Avec notre correspondant à Bruxelles, Quentin Dickinson
Il est vain ce vendredi d’attendre une réaction quelconque de la part de dirigeants des institutions de l’Union européenne, et ce malgré la demande de Carles Puigdemont d'être reçu par l'UE, ce vendredi 22 décembre. Tout au plus, les groupes politiques au Parlement européen rediront-t-ils leurs différentes positions déjà bien connues, mais ni Jean-Claude Juncker, ni Donald Tusk, ni Antonio Tajani, ne s’exprimeront officiellement, et cela pour trois raisons.
D’abord parce que le contexte juridique ne leur permet pas. L’Union européenne est un regroupement d’États, pas de régions, ni de municipalités, et les seuls interlocuteurs de la Commission européenne, du Conseil de l’UE et du Parlement européen sont les gouvernements régulièrement constitués de chacun des pays membres.
L'Europe craint un risque d'émiettement
Ensuite parce que le risque d’une interprétation abusive est bien réel. Les mouvements politiques eurosceptiques, voire franchement europhobes, sont constamment à l’affût de toute déclaration de source officielle européenne un peu maladroite et on ne peut se permettre ici par exemple de rajouter de la complexité à la négociation du Brexit alors que l’Écosse et le Pays de Galles se dressent de façon croissante contre le gouvernement de Theresa May.
Enfin parce que chacun sait qu’à titre personnel, les dirigeants des institutions européennes sont profondément opposés à ce qu’ils perçoivent comme un risque d’émiettement de l’UE. Ainsi Jean-Claude Juncker disait il y a peu qu’une Europe à 28 était déjà bien difficile à piloter et qu’une Europe composée de 97 régions serait absolument ingérable.
Ce vendredi, l'ancien président de la Généralité de Catalogne a proposé au Premier ministre, Mariano Rajoy, de le rencontrer hors d'Espagne, « pour des raisons évidentes », a-t-il dit lors d'une conférence de presse à Bruxelles ce vendredi, faisant référence aux poursuites pour "rébellion et sédition" dont il est l'objet.
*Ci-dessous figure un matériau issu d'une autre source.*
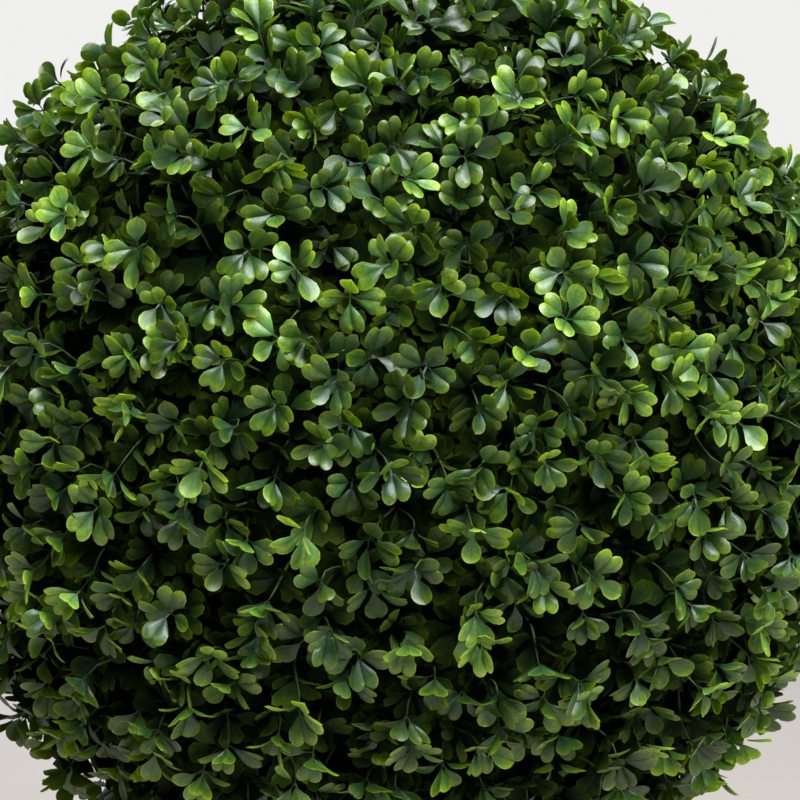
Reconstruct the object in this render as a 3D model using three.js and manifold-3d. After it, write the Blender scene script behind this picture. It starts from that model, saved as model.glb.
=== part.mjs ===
// Artificial box topiary ball standing in a plain round pot.
// Millimetres, +Z up. The origin is the centre of the pot's flat underside.

import * as THREE from 'three';
import { mergeVertices } from 'three/addons/utils/BufferGeometryUtils.js';
import Module from 'manifold-3d';

// Driving dimensions
const ballRadius = 240;        // clipped crown, to its outer leaf tips
const ballUnevenness = 4;      // how far the clipped surface swells and dips
const ballSeat = 8;            // how far the crown settles over the pot's lip

const potHeight = 250;
const potRimRadius = 150;      // outside, where the lip begins
const potBaseRadius = 104;     // outside, at the foot
const potWall = 12;
const potFloor = 14;
const footChamfer = 4;
const lipSteps = 8;

const fillingTop = 180;
const fillingCrown = 6;        // the filling is a little higher round the stem
const stemFootRadius = 19;     // slight flare where the stem leaves the filling
const stemRadius = 15;
const stemTipRadius = 11;
const flareHeight = 30;
const flareSteps = 4;

const gap = 0.3;               // between faces that touch
const roundSides = 56;
const stemSides = 20;
const ballDetail = 12;

// Derived dimensions
const mouthRadius = potRimRadius - potWall;
const lipRadius = potWall / 2; // the wall ends in a half-round lip
const lipCentreRadius = potRimRadius - lipRadius;
const lipFoot = potHeight - lipRadius;
const ballCentre = potHeight + Math.sqrt(ballRadius ** 2 - mouthRadius ** 2) - ballSeat;
const stemFoot = fillingTop + fillingCrown + gap;
const stemTip = ballCentre;

const group = new THREE.Group();
const wasm = await Module();
wasm.setup();

// Outer radius of the pot's wall at a height
function wallRadius(z) {
  return THREE.MathUtils.lerp(potBaseRadius, potRimRadius, z / lipFoot);
}

// Points of a quarter-round or half-round, in the plane of a lathe profile
function arc(centreR, centreZ, radius, fromDegrees, toDegrees, steps) {
  const points = [];
  for (let i = 0; i <= steps; i += 1) {
    const turn = THREE.MathUtils.degToRad(
      THREE.MathUtils.lerp(fromDegrees, toDegrees, i / steps));
    points.push([centreR + radius * Math.cos(turn), centreZ + radius * Math.sin(turn)]);
  }
  return points;
}

// Solid of revolution about Z; the profile runs [radius, height] from the foot's
// axis point, up the outside and back to the axis
function turned(profile, sides) {
  const points = profile.map(([r, z]) => new THREE.Vector2(Math.max(r, 0), z));
  const geometry = new THREE.LatheGeometry(points, sides);
  geometry.rotateX(Math.PI / 2);
  return closed(geometry);
}

// Merges shared corners so that the surface is one closed body
function closed(geometry) {
  geometry.deleteAttribute('normal');
  geometry.deleteAttribute('uv');
  return mergeVertices(geometry, 1e-4);
}

function toSolid(geometry) {
  return new wasm.Manifold(new wasm.Mesh({
    numProp: 3,
    vertProperties: new Float32Array(geometry.attributes.position.array),
    triVerts: new Uint32Array(geometry.index.array),
  }));
}

function toGeometry(solid) {
  const mesh = solid.getMesh();
  const geometry = new THREE.BufferGeometry();
  geometry.setAttribute('position', new THREE.BufferAttribute(mesh.vertProperties, 3));
  geometry.setIndex(new THREE.BufferAttribute(mesh.triVerts, 1));
  return geometry;
}

function addPart(name, geometry, colour, roughness) {
  geometry.computeVertexNormals();
  const material = new THREE.MeshStandardMaterial({ color: colour, roughness, metalness: 0 });
  const mesh = new THREE.Mesh(geometry, material);
  mesh.name = name;
  group.add(mesh);
}

// Pot: straight tapered wall with a rounded lip, closed flat floor
function potGeometry() {
  return turned([
    [0, 0],
    [potBaseRadius - footChamfer, 0],
    [wallRadius(footChamfer), footChamfer],
    ...arc(lipCentreRadius, lipFoot, lipRadius, 0, 180, lipSteps),
    [wallRadius(potFloor) - potWall, potFloor],
    [0, potFloor],
  ], roundSides);
}

// Filling: cast block that fits the inside of the pot and holds the stem
function fillingGeometry() {
  const foot = potFloor + gap;
  return turned([
    [0, foot],
    [wallRadius(foot) - potWall - 2 * gap, foot],
    [wallRadius(fillingTop) - potWall - 2 * gap, fillingTop],
    [stemFootRadius * 2, fillingTop + fillingCrown],
    [0, fillingTop + fillingCrown],
  ], roundSides);
}

// Radius of the stem at a height: an even taper, and a flare that dies out above the foot
function stemRadiusAt(z) {
  const taper = THREE.MathUtils.mapLinear(z, stemFoot, stemTip, stemRadius, stemTipRadius);
  const aboveFoot = Math.min((z - stemFoot) / flareHeight, 1);
  return taper + (stemFootRadius - stemRadius) * (1 - aboveFoot) ** 2;
}

// Stem: flared foot on the filling, tapering to its tip inside the crown
function stemGeometry(grow) {
  const profile = [[0, stemFoot - grow]];
  for (let i = 0; i <= flareSteps; i += 1) {
    const z = stemFoot + flareHeight * (i / flareSteps);
    profile.push([stemRadiusAt(z) + grow, i === 0 ? z - grow : z]);
  }
  profile.push([stemTipRadius + grow, stemTip + grow], [0, stemTip + grow]);
  return turned(profile, stemSides);
}

// How far the clipped surface stands from the true sphere in one direction
function clipError(x, y, z) {
  const broad = Math.sin(3.1 * x + 1.3) * Math.cos(2.7 * y - 0.4) + Math.sin(3.4 * z + 2.1 * x);
  const fine = Math.sin(9.3 * x - 4.1 * z + 0.7) * Math.sin(8.2 * y + 5.6 * z - 1.9);
  return ballUnevenness * (0.35 * broad + 0.3 * fine);
}

// Crown: one clipped ball, uneven by the clip error
function ballGeometry() {
  const geometry = closed(new THREE.IcosahedronGeometry(1, ballDetail));
  const position = geometry.attributes.position;
  const point = new THREE.Vector3();
  for (let i = 0; i < position.count; i += 1) {
    point.fromBufferAttribute(position, i).normalize();
    const reach = ballRadius + clipError(point.x, point.y, point.z);
    point.multiplyScalar(reach);
    position.setXYZ(i, point.x, point.y, point.z + ballCentre);
  }
  return geometry;
}

// Space that the pot takes out of the crown: its lip and the wall under it, grown by the gap
function lipClearance() {
  const grown = lipRadius + gap;
  const below = lipFoot - potWall;
  const foot = [wallRadius(below) - potWall - gap, below];
  return turned([
    foot,
    [wallRadius(below) + gap, below],
    ...arc(lipCentreRadius, lipFoot, grown, 0, 180, lipSteps),
    foot,
  ], roundSides);
}

addPart('pot', potGeometry(), 0xb9b3a8, 0.75);
addPart('pot_filling', fillingGeometry(), 0x6b655b, 0.95);
addPart('stem', stemGeometry(0), 0x5c4630, 0.85);

const crown = toSolid(ballGeometry())
  .subtract(toSolid(lipClearance()))
  .subtract(toSolid(stemGeometry(gap)));
addPart('foliage_ball', toGeometry(crown), 0x41602c, 0.5);

export default group;
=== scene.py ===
# Artificial box topiary ball in a plain pot: leaves, twigs, frame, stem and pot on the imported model
import math
import bmesh
import bpy
import numpy as np
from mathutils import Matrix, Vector


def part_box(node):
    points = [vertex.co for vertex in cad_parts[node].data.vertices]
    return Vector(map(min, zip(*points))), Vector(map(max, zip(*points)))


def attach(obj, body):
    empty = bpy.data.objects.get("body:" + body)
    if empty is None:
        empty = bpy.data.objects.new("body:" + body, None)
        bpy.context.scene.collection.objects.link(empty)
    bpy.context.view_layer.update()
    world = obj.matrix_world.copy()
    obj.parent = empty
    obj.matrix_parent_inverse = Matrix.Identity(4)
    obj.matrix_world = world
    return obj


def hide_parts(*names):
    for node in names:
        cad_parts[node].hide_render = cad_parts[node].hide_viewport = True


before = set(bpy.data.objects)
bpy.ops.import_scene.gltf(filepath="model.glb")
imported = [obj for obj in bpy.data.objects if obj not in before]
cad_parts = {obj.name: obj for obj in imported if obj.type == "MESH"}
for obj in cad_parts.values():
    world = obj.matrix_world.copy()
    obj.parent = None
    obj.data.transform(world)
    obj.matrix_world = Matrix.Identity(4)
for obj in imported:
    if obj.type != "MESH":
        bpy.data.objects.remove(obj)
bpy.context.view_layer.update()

mm = 0.001
upAxis = np.array([0.0, 0.0, 1.0])


# places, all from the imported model

def nodeBox(name):
    low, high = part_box(name)
    return np.array(low), np.array(high)


potHigh = nodeBox("pot")[1]
fillingLow, fillingHigh = nodeBox("pot_filling")
stemLow, stemHigh = nodeBox("stem")
ballLow, ballHigh = nodeBox("foliage_ball")
ballCentre = np.array([0.0, 0.0, stemHigh[2]])  # the stem ends at the middle of the ball
ballRadius = (ballHigh[0] - ballLow[0]) / 2
potTop = potHigh[2]
potRadius = potHigh[0]
print("frame loaded, ball radius", round(ballRadius, 4), "centre height", round(ballCentre[2], 4))


# small vector and mesh helpers

def unit(vectors):
    return vectors / np.linalg.norm(vectors, axis=-1, keepdims=True)


def sideOf(axes):
    # a unit vector square to each axis
    helper = np.where(np.abs(axes[..., 2:3]) < 0.9, upAxis, np.array([1.0, 0.0, 0.0]))
    return unit(np.cross(axes, helper))


def makeMesh(name, points, triangles, uv=None, sharpPoints=None):
    mesh = bpy.data.meshes.new(name)
    mesh.vertices.add(len(points))
    mesh.vertices.foreach_set("co", np.ascontiguousarray(points, dtype=np.float32).ravel())
    mesh.loops.add(len(triangles) * 3)
    mesh.loops.foreach_set("vertex_index", np.ascontiguousarray(triangles, dtype=np.int32).ravel())
    mesh.polygons.add(len(triangles))
    mesh.polygons.foreach_set("loop_start", np.arange(0, len(triangles) * 3, 3, dtype=np.int32))
    mesh.update(calc_edges=True)
    mesh.polygons.foreach_set("use_smooth", np.ones(len(triangles), dtype=bool))
    if uv is not None:
        layer = mesh.uv_layers.new(name="OFBake")
        layer.data.foreach_set("uv", np.ascontiguousarray(uv, dtype=np.float32).ravel())
    if sharpPoints is not None:
        edges = np.empty(len(mesh.edges) * 2, dtype=np.int32)
        mesh.edges.foreach_get("vertices", edges)
        edges = edges.reshape(-1, 2)
        crease = mesh.attributes.new("sharp_edge", "BOOLEAN", "EDGE")
        crease.data.foreach_set("value", sharpPoints[edges[:, 0]] & sharpPoints[edges[:, 1]])
    mesh.validate()
    piece = bpy.data.objects.new(name, mesh)
    bpy.context.scene.collection.objects.link(piece)
    return piece


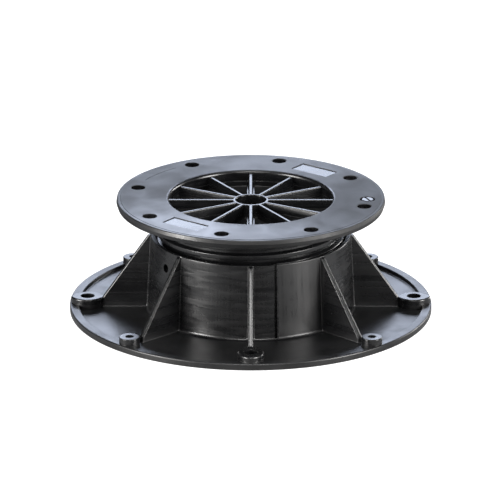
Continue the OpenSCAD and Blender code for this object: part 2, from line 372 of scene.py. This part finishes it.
head = turned("head_moulding", [
    (HUB_BORE_R - 2, DISH_UNDER, 0), (SKIRT_IN_R, DISH_UNDER, 0.8), (SKIRT_IN_R, SKIRT_FOOT, 0.3),
    (CORE_R, SKIRT_FOOT, 0.4), (CORE_R, PLATE_UNDER, 0.6), (PLATE_R - 0.8, PLATE_UNDER, 0.5),
    (PLATE_R - 0.3, PARTING_Z, 0), (PLATE_R, PARTING_Z, 0.1),
    (PLATE_R - 0.35, BORDER_TOP, 0.5), (PLATE_R - 2.1, BORDER_TOP, 0),
    (PLATE_R - 2.3, PLATE_TOP, 0), (OPENING_R, PLATE_TOP, LIP_ROUND),
    (OPENING_R, LEDGE_Z, 0.3), (HUB_BORE_R - 2, LEDGE_Z, 0)])

# ---- Head: pockets, spokes and hub -------------------------------------------------
# The dish is lightened by twelve pockets, each with a narrow ledge left round it. Twelve
# thin spokes stand on the ledges and tie a round hub to the wall of the opening.

SPOKES = 12
SPOKE_T = 1.7
SPOKE_FOOT_T = 3.2
SPOKE_TOP = 64.9
POCKET_Z = 57.3
LEDGE_W = 0.8
SPOKE_ROOT_Z = 59.6
SPOKE_EDGE = 0.42


def bar(name, width, foot, low, high, edge, half_length):
    """Bar right across the dish, wider at its foot, with its long top edges rounded."""
    piece = wire(name, [Vector((-half_length, -foot / 2, low)),
                        Vector((-half_length, -width / 2, high)),
                        Vector((-half_length, width / 2, high)),
                        Vector((-half_length, foot / 2, low))], (0, edge, edge, 0))
    bpy.ops.mesh.select_all(action="SELECT")
    bpy.ops.mesh.edge_face_add()
    bpy.ops.mesh.extrude_region_move(
        TRANSFORM_OT_translate={"value": (2 * half_length, 0, 0)})
    bpy.ops.mesh.select_all(action="SELECT")
    bpy.ops.mesh.normals_make_consistent(inside=False)
    bpy.ops.object.mode_set(mode="OBJECT")
    return piece


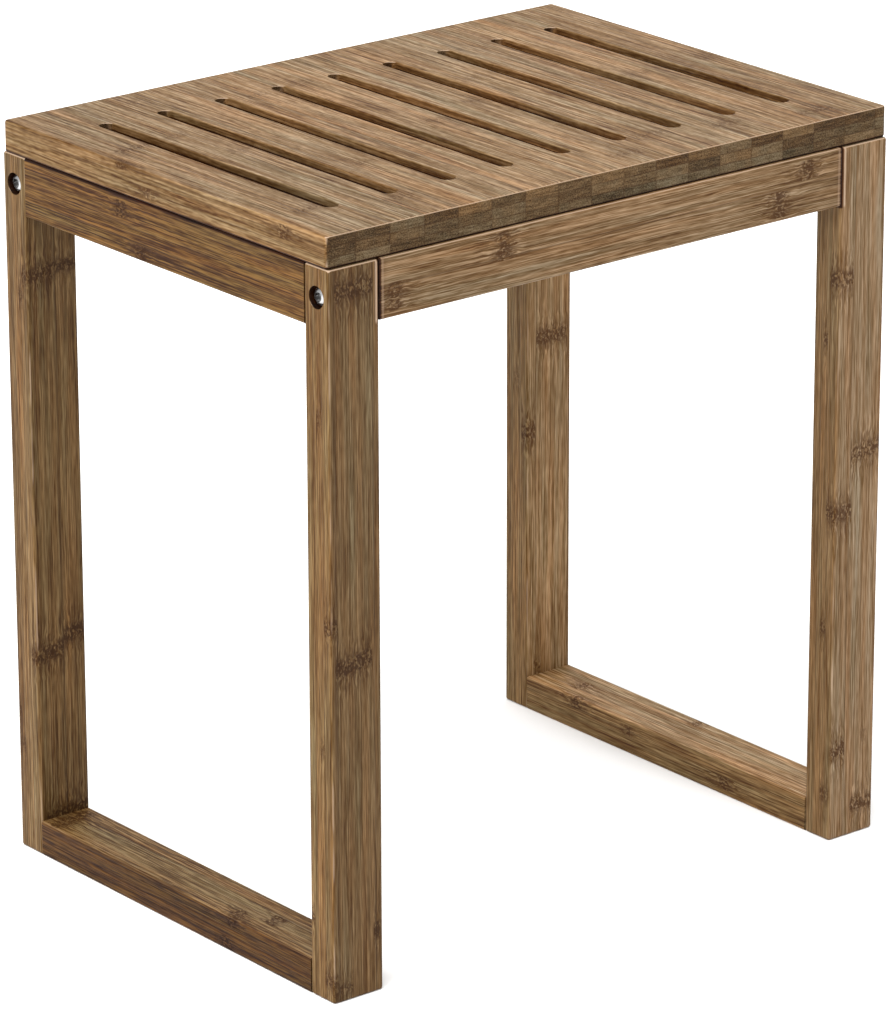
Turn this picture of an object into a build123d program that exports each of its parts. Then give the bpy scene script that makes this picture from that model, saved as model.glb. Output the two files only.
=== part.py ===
from build123d import *
import os

# Backless bathroom stool in strip-laminated bamboo.
# Millimetres. +Z up, +X along the long side, the front is -Y.
# Origin: floor level, under the middle of the stool.

# ---------------------------------------------------------------- driving dimensions
width = 420.0            # overall, along X
depth = 310.0            # overall, along Y
height = 460.0           # overall, floor to seat top

stock_wide = 36.0        # the frame is all one 36 x 22 stock
stock_thin = 22.0
leg_round = 2.0          # rounding of the legs' long edges
leg_end_round = 1.8      # rounding of the legs' foot and top edges
rail_round = 1.5         # rounding of the rails' and aprons' long edges
apron_end_round = 1.0    # eased ends of the bolted long aprons

seat_thick = 19.0        # three plies
seat_depth = 307.0       # the frame stands 1.5 mm proud of the seat, front and back
seat_corner = 2.6        # rounding of the seat's upright corners
seat_edge = 1.3          # rounding of the seat's top and bottom edges

slot_count = 9
slot_pitch = 42.4
slot_width = 10.0
slot_length = 220.0      # over the round ends
slot_rim = 0.8           # rounding of the slots' upper rims

bolt_d = 6.0             # frame bolt
bolt_clear_d = 6.6
bolt_length = 60.0       # under the head
bolt_head_d = 10.6
bolt_head_rim = 1.2      # straight rim of the head
bolt_head_h = 3.2        # rim and dome together
bolt_socket = 5.0        # hexagon across flats
bolt_socket_deep = 2.2
counterbore_d = 13.4
counterbore_deep = 4.2

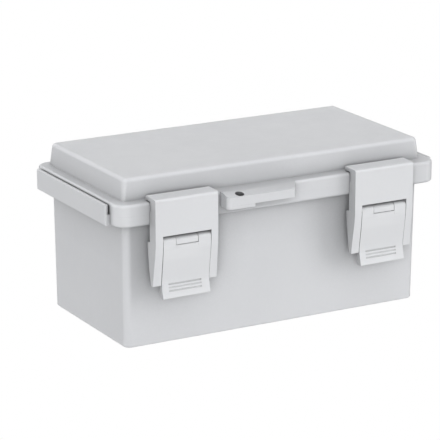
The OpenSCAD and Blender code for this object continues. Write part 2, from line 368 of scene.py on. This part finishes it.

Puigdemont veut rencontrer Rajoy
La Belgique est en première ligne dans cette crise espagnole, puisque c'est à Bruxelles que Carles Puigdemont s'est réfugié après le referendum d'octobre. Il reste dans cette situation ambiguë où son exil auto-imposé l’a placé. Le mandat d’arrêt européen lancé contre lui par l’autorité judiciaire espagnole a certes été annulé, mais il demeure inculpé, il serait donc arrêté et placé en détention dès son retour en Espagne s’il lui prenait la fantaisie d’en prendre le chemin.
Puigdemont a appelé le gouvernement central espagnol au dialogue. Il a proposé à Mariano Rajoy de le rencontrer, pas en Espagne, mais à Bruxelles ou alors quelque part en Europe. Carles Puigdemont n’a apparemment pas l’intention de quitter son exil doré en Belgique, mais sa proposition a d'ores et déjà été refusée par le Premier ministre espagnol.
L'ancien président de la Generalitat estime que le dialogue doit être relancé avec Madrid, mais que Rajoy doit aussi donner des gages en retirant les renforts de police qui ont été envoyés en Catalogne depuis le mois de septembre. Carles Puigdemont demande aussi à l’Union européenne d’entendre la voix des électeurs catalans. Il ne demande pas que l’Union européenne change d’avis et qu’elle arrête de soutenir le gouvernement central espagnol, ce qu’elle ne fera, en tout cas, certainement pas, mais juste d’être entendue.
Carles Puigdemont va donc rester en exil à Bruxelles. Il continue à estimer qu’il représente le gouvernement légitime de la Catalogne même si maintenant il faudrait qu’il soit investi, et pour cela qu’il retourne en Espagne, en droit de tout le danger pour lui.